Cada vez que llega a nuestro país un dato negativo acerca de los países nórdicos el sentimiento colectivo parece ser de satisfacción apenas disimulada. En nuestra situación de pobreza objetiva y simbólica el malestar de nuestros vecinos del norte, antes tan venerados, contribuye aparentemente a aumentar nuestra deteriorada autoestima. Los datos que indican un elevado índice de suicidios, alcoholismo o violencia de género nos proporcionan la triste alegría de no ser los únicos que los padecemos, sin mayor autocrítica ni análisis comparativos de cómo se registran los datos en uno y otro lugar. Y, sin embargo, estas noticias se sitúan en el contexto de ofensiva política contra la socialdemocracia y sus logros porque, mal que pese a algunos, el modelo nórdico continúa siendo un ejemplo de eficiencia y equidad en todos los campos.
Ahora nos sorprenden con una nueva propuesta: los suecos han decidido apostar por aumentar la eficiencia en el trabajo, el ahorro económico y el bienestar de la población con una iniciativa experimental de reducción horaria en el empleo. La reducción horaria o compactación de la jornada fue probada en el sector automovilístico en Gotemburgo con buenos resultados y ahora el Partido de la Izquierda en el gobierno local pretende testar el impacto en el Ayuntamiento de la misma ciudad, reduciendo el horario a 6 horas sin que se baje el sueldo del personal empleado. Existe el convencimiento de que el día laboral más corto reducirá el absentismo, disminuirá las bajas laborales y contribuirá a un mayor bienestar físico y psicológico de las personas trabajadoras, además de que acabará redundando en la creación de empleo. Si la iniciativa funciona, como esperan, se extenderá al resto de empresas y administraciones públicas del país.
Parecería sensato que en nuestro país se oyera alguna propuesta en este sentido, y, sin embargo, el silencio es casi total. En tiempos de trágicas cifras de desempleo sería deseable escuchar muchas propuestas para superarlo y hallar la valentía suficiente como para llevar algunas a cabo, aunque sólo fuera de forma experimental, como en Suecia. El reparto de trabajo debería ser una de ellas. Ese ya fue un tema de debate en la crisis de los noventa del siglo pasado y se llevaron a cabo algunas experiencias.

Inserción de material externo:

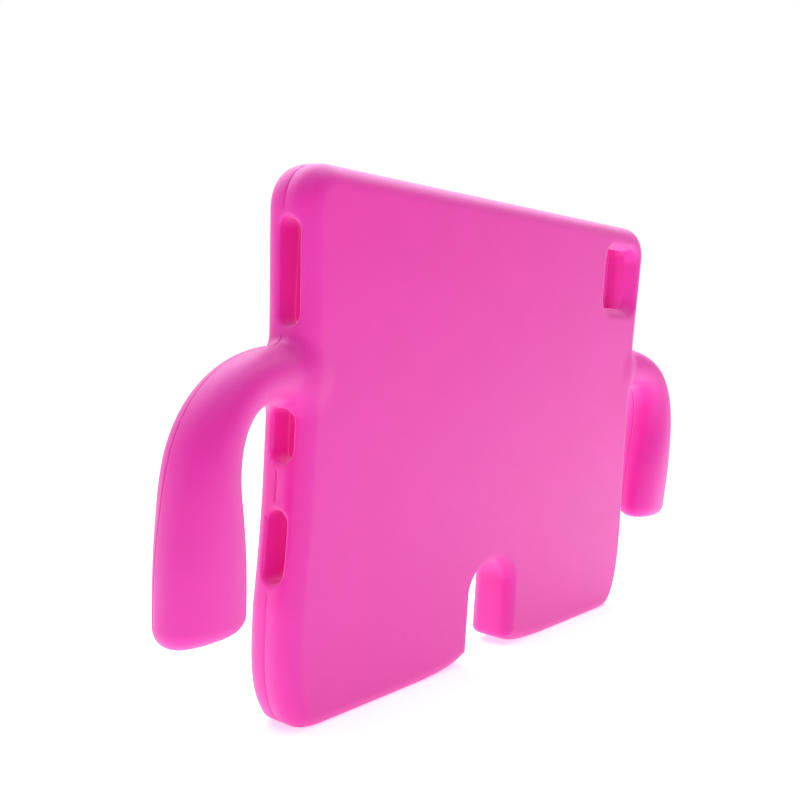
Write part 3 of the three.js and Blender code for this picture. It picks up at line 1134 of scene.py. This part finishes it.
@dataclass
class Studio:
    """A pale floor, soft lights and the camera at the photograph's viewing angle."""

    # Camera: position in metres, turn from -Y towards -X, drop below the horizon and roll in degrees
    camera_at: tuple[float, float, float] = (0.42878, 0.28001, 0.14775)
    turn: float = 52.38
    drop: float = 2.47
    roll: float = 0.03
    focal_pixels: float = 1043.57
    frame_pixels: float = 800.0
    sensor: float = 36.0
    floor_half: float = 6.0
    floor_colour: str = "FAFAFA"
    floor_roughness: float = 0.6
    # The sheet is lit from below as well, so that it reads as white as the photograph's ground
    floor_glow: float = 0.56
    # The world lights the case softly, and is plain white behind it
    world_colour: str = "FFFFFF"
    fill: float = 0.3
    backdrop: float = 1.0
    lights: tuple[SoftLight, ...] = (
        SoftLight("left_softbox", (1.0, -0.8, 0.45), (0.0, 0.0, 0.12), (0.8, 0.8), 0.3),
        SoftLight("front_softbox", (0.9, 0.7, 0.9), (0.0, 0.0, 0.12), (0.8, 0.8), 0.5),
        SoftLight("high_softbox", (-0.5, -0.25, 1.0), (0.0, 0.0, 0.15), (1.1, 1.1), 10.0),
        SoftLight("rear_softbox", (0.1, -0.6, 0.75), (0.0, 0.0, 0.2), (0.8, 0.5), 3.0),
    )
    overhead: tuple[OverheadLight, ...] = (
        OverheadLight("ceiling", (0.0, 0.0, 1.0), 0.9, math.radians(80.0)),
    )

    def camera(self) -> bpy.types.Object:
        """Makes the camera.

        Returns:
            The camera's object.
        """
        data = bpy.data.cameras.new("camera")
        data.sensor_width = self.sensor
        data.lens = self.focal_pixels * self.sensor / self.frame_pixels
        data.clip_start, data.clip_end = 0.01, 50.0
        camera = bpy.data.objects.new("camera", data)
        turn, drop, roll = (math.radians(a) for a in (self.turn, self.drop, self.roll))
        level = math.cos(drop)
        ahead = Vector((-math.sin(turn) * level, -math.cos(turn) * level, -math.sin(drop)))
        right = Vector((-math.cos(turn), math.sin(turn), 0.0))
        down = ahead.cross(right)
        rolled_right = right * math.cos(roll) + down * math.sin(roll)
        rolled_down = down * math.cos(roll) - right * math.sin(roll)
        axes = Matrix((rolled_right, -rolled_down, -ahead)).transposed()
        camera.matrix_world = Matrix.Translation(self.camera_at) @ axes.to_4x4()
        bpy.context.scene.collection.objects.link(camera)
        bpy.context.scene.camera = camera
        return camera

    def floor(self) -> bpy.types.Object:
        """Makes the floor.

        Returns:
            The floor's object.
        """
        h = self.floor_half
        mesh = bpy.data.meshes.new("floor")
        mesh.from_pydata([(-h, -h, 0.0), (h, -h, 0.0), (h, h, 0.0), (-h, h, 0.0)], [], [(0, 1, 2, 3)])
        floor = bpy.data.objects.new("floor", mesh)
        bpy.context.scene.collection.objects.link(floor)
        material = bpy.data.materials.new("white_acrylic_sheet")
        material.use_nodes = True
        tree = material.node_tree
        tree.nodes.clear()
        shader = add_node(
            tree,
            "ShaderNodeBsdfPrincipled",
            {
                "Base Color": srgb(self.floor_colour),
                "Roughness": self.floor_roughness,
                "Specular IOR Level": 0.0,
                "Emission Color": srgb(self.floor_colour),
                "Emission Strength": self.floor_glow,
            },
        )
        add_node(tree, "ShaderNodeOutputMaterial", {}, {"Surface": shader.outputs[0]})
        mesh.materials.append(material)
        return floor

    def world(self) -> None:
        """Makes the plain bright surroundings."""
        world = bpy.data.worlds.new("studio")
        bpy.context.scene.world = world
        world.use_nodes = True
        tree = world.node_tree
        tree.nodes.clear()
        colour = srgb(self.world_colour)
        fill = add_node(tree, "ShaderNodeBackground", {"Color": colour, "Strength": self.fill})
        sweep = add_node(tree, "ShaderNodeBackground", {"Color": colour, "Strength": self.backdrop})
        path = add_node(tree, "ShaderNodeLightPath").outputs["Is Camera Ray"]
        shaders = {0: path, 1: fill.outputs[0], 2: sweep.outputs[0]}
        glow = add_node(tree, "ShaderNodeMixShader", {}, shaders)
        add_node(tree, "ShaderNodeOutputWorld", {}, {"Surface": glow.outputs[0]})

    def build(self) -> None:
        """Makes the whole studio."""
        bpy.context.scene.view_settings.view_transform = "Standard"
        self.world()
        self.floor()
        for light in (*self.lights, *self.overhead):
            light.build()
        self.camera()


def main() -> None:
    """Builds the case and its studio in order."""
    logging.basicConfig(level=logging.INFO, format="%(name)s: %(message)s")
    for thing in list(bpy.data.objects):
        bpy.data.objects.remove(thing)
    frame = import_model()
    mesher = SurfaceMesher()
    case = FoamCase(mesher=mesher).build(frame)
    LOG.info("piece %s: %d faces, stands for %s", case.name, len(case.data.polygons), FoamCase.node)
    Studio().build()
    bpy.context.view_layer.update()


if __name__ == "__main__":
    main()
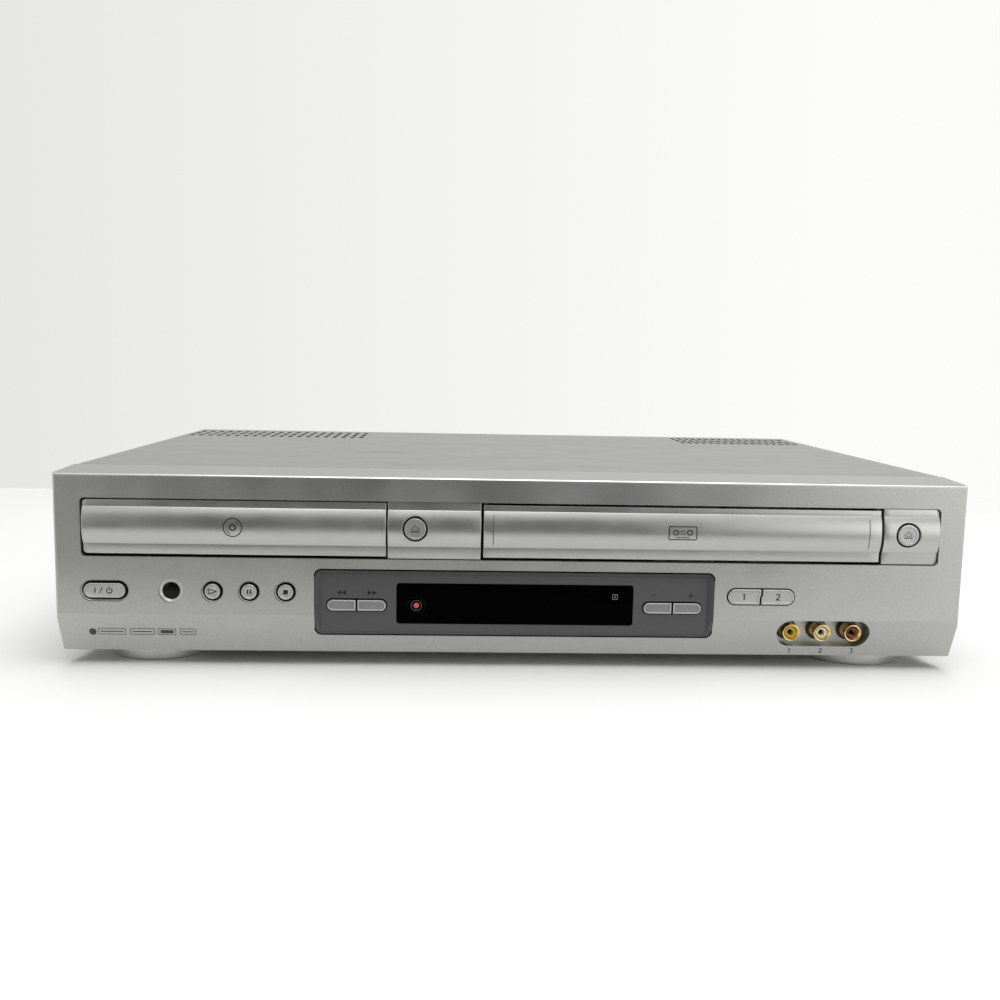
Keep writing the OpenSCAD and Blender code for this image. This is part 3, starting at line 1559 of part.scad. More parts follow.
module cassette_basket() {
    inner = cassette_w / 2 + basket_gap;
    outer = inner + basket_t;
    pin_end = carriage_x + carriage_t;
    color("gray") place() translate([bay_cx, 0, 0]) {
        for (side = [-1, 1]) {
            slab(side > 0 ? inner : -outer, side > 0 ? outer : -inner, basket_y0, basket_y0 + basket_l,
                basket_z - basket_t, basket_lid_z + basket_t);
            slab(side > 0 ? inner - basket_ledge : -outer, side > 0 ? outer : -inner + basket_ledge,
                basket_y0, basket_y0 + basket_l, basket_z - basket_t, basket_z);
            for (y = [carriage_y0 + pin_inset, carriage_y0 + carriage_l - pin_inset])
                rod_along_x(y, basket_pin_z, side > 0 ? outer - basket_t / 2 : -pin_end,
                    side > 0 ? pin_end : -outer + basket_t / 2, pin_r);
        }
        slab(-outer, outer, basket_y0 + lid_in, basket_y0 + basket_l - lid_end_in, basket_lid_z,
            basket_lid_z + basket_t);
    }
}

fascia();
top_cover();
base_chassis();
rear_panel();
front_feet();
rear_feet();
cover_screws();
disc_eject_panel();
tape_eject_panel();
tray_front();
disc_tray();
cassette_door();
display_panel();
display_window();
power_button();
play_button();
pause_button();
stop_button();
rewind_button();
forward_button();
record_button();
channel_down_button();
channel_up_button();
select_disc_button();
select_tape_button();
disc_eject_button();
tape_eject_button();
remote_lens();
front_socket_block();
front_socket_shells();
video_inserts();
left_inserts();
right_inserts();
control_board();
main_board();
power_board();
transformer();
tuner_module();
rear_socket_block();
rear_socket_shells();
mains_inlet();
loader_frame();
tray_pinion();
laser_sled();
guide_rods();
turntable();
clamp_bridge();
clamp_puck();
deck_sides();
deck_frame();
lower_drum();
upper_drum();
supply_reel();
takeup_reel();
capstan();
pinch_arm();
supply_arm();
takeup_arm();
cassette_carriage();
cassette_basket();
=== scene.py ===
"""Dresses a silver table-top disc and tape player over its CAD frame.

Lengths in the code are millimetres on the player's own drawing: x to the right seen from the front,
y backwards from the plane of the front face, z up from the table. row() turns them into metres.
"""

import logging
import math
from dataclasses import dataclass
from enum import Enum
from typing import Callable, Optional, Sequence

import bmesh
import bpy
import numpy as np
from mathutils import Matrix, Vector


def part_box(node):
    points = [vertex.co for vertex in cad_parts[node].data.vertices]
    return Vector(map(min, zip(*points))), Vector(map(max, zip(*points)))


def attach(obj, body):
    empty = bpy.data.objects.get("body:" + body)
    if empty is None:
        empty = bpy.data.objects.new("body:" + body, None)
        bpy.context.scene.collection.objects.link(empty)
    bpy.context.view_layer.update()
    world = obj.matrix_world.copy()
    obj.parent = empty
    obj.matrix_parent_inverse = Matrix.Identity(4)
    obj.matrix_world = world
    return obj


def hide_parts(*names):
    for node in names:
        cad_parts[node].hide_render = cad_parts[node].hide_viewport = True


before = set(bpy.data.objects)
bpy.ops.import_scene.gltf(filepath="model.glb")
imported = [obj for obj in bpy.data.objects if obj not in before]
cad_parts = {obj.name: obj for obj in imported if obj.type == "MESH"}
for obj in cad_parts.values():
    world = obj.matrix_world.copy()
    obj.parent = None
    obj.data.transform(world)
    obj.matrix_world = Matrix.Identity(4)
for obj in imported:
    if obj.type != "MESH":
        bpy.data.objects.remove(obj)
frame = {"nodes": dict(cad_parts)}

LOG = logging.getLogger("player")
MM = 0.001
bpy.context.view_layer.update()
FRONT_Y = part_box("fascia")[0].y / MM
ROUND = 64

Span = tuple[float, float]
Triple = tuple[float, float, float]
Corners = tuple[Triple, Triple]
Shape = tuple[np.ndarray, list]
Socket = bpy.types.NodeSocket
Surface = Callable[[np.ndarray, np.ndarray], np.ndarray]


# ---- materials


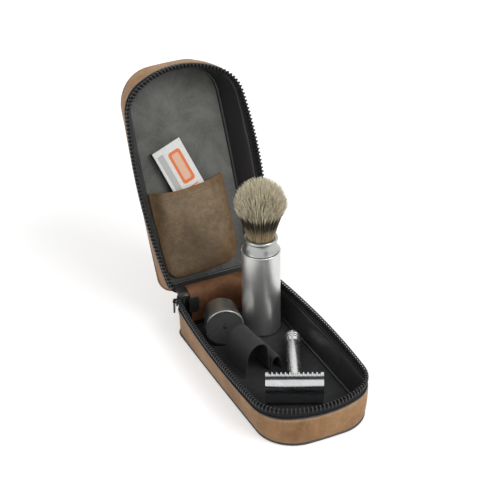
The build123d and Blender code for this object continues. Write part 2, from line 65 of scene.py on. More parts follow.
def makeCamera(s):
    turn, rise, roll = radians(s["heading"]), radians(s["elevation"]), radians(s["roll"])
    ahead = Vector((-sin(turn) * cos(rise), cos(turn) * cos(rise), -sin(rise)))
    side = Vector((cos(turn), sin(turn), 0))
    above = side.cross(ahead)
    right = side * cos(roll) + above * sin(roll)
    up = above * cos(roll) - side * sin(roll)
    data = bpy.data.cameras.new("photoCamera")
    data.lens = s["lens"]
    data.sensor_width = 36.0
    data.clip_start, data.clip_end = 0.05, 20.0
    eye = addObject("photoCamera", data)
    turned = Matrix((right, up, -ahead)).transposed().to_4x4()
    eye.matrix_world = Matrix.Translation(Vector(s["place"]) * mm) @ turned
    scene.camera = eye


makeCamera(camera)
print("camera set")


# A shader node with its settings, and its inputs given as values or as other nodes' outputs
def addNode(tree, kind, inputs=None, **settings):
    node = tree.nodes.new(kind)
    for key, value in settings.items():
        setattr(node, key, value)
    for key, value in (inputs or {}).items():
        if isinstance(value, bpy.types.NodeSocket):
            tree.links.new(value, node.inputs[key])
        else:
            node.inputs[key].default_value = value
    return node


def ramp(tree, factor, stops):
    node = addNode(tree, "ShaderNodeValToRGB", {"Fac": factor})
    elements = node.color_ramp.elements
    while len(elements) < len(stops):
        elements.new(0.5)
    for element, (place, colour) in zip(elements, stops):
        element.position = place
        element.color = (*colour, 1.0)
    return node.outputs["Color"]


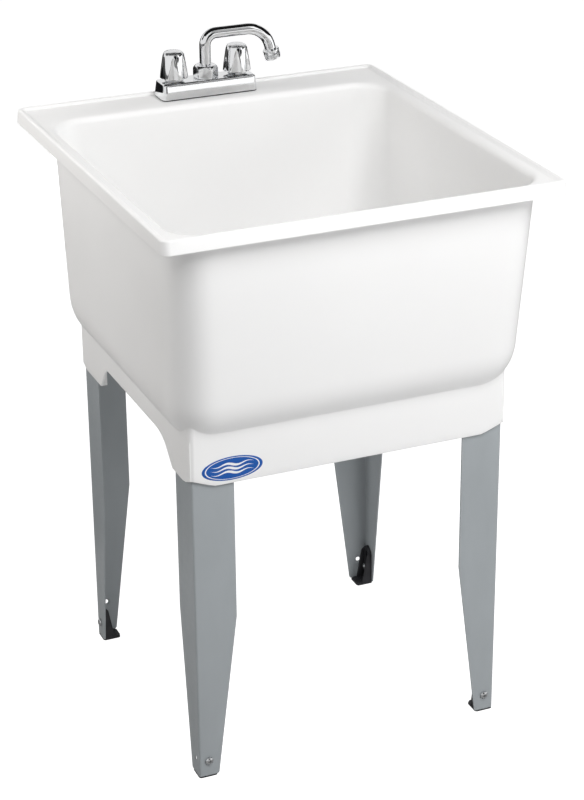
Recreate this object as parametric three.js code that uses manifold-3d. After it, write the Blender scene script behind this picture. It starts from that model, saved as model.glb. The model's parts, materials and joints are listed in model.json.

Una de las más conocidas (y polémica) fue la famosa jornada laboral de 35 horas llevada a cabo en Francia, impulsada por la entonces ministra de trabajo Martine Aubry. Pese a todas las críticas que recibió posteriormente, y a la sensación de fracaso debida a la revocación que de la Ley hizo el gobierno conservador en cuanto llegó al poder, los datos que nos ofrecen las evaluaciones de la experiencia no son irrelevantes. Por el contrario, la implantación de la nueva jornada generó cerca de 350.000 empleos entre 1998 y 2002, sin que se observaran efectos negativos sobre la situación de las empresas ya que, por el contrario, continuaron ganando en productividad un 3,2% de media anual. Por su parte, las personas trabajadoras hicieron una valoración globalmente positiva de la medida, destacando especialmente la satisfacción de las mujeres empleadas por la mejora que comportaba en la conciliación de la vida personal y laboral.
Aunque con perspectivas distintas, ambas experiencias, la sueca y la francesa, propician la creación de puestos de trabajo y contribuyen a una organización más eficiente y sostenible de la sociedad. ¿Estamos en situación de desdeñar medidas de este tipo? ¿Podemos permitírnoslo? Por supuesto, el tema debe abordarse en su complejidad, lejos de los simplismos a que estamos tan acostumbrados. Podría incomodar, a priori, al sector empresarial (hay que recordar la insólita manifestación de 25.000 patronos recorriendo las calles de París en contra de la Ley Aubry). También podría hallar algunas resistencias en el sector sindical por el temor (no demostrado) a una posible disminución del nivel de vida de los asalariados más pobres y su deriva hacia el multiempleo. No obstante, casi 6 millones de personas en paro exigen respuestas. No tenemos opción. Un plan riguroso y multifactorial que contemple el reparto de todo el trabajo (el remunerado y el no remunerado -el que básicamente realizan las mujeres-), acompañado de otras medidas sociales y culturales, así como posibles compensaciones para las rentas más bajas (como en Alemania) debería ser una exigencia social de primer nivel.
Al actual sistema económico que no contempla las necesidades humanas y que triunfa indiferente sobre el tercio de la población que vive en la pobreza, debemos oponer un modelo alternativo de organización sostenible, racional y justa, que garantice empleos dignos y ponga realmente en el centro la vida humana.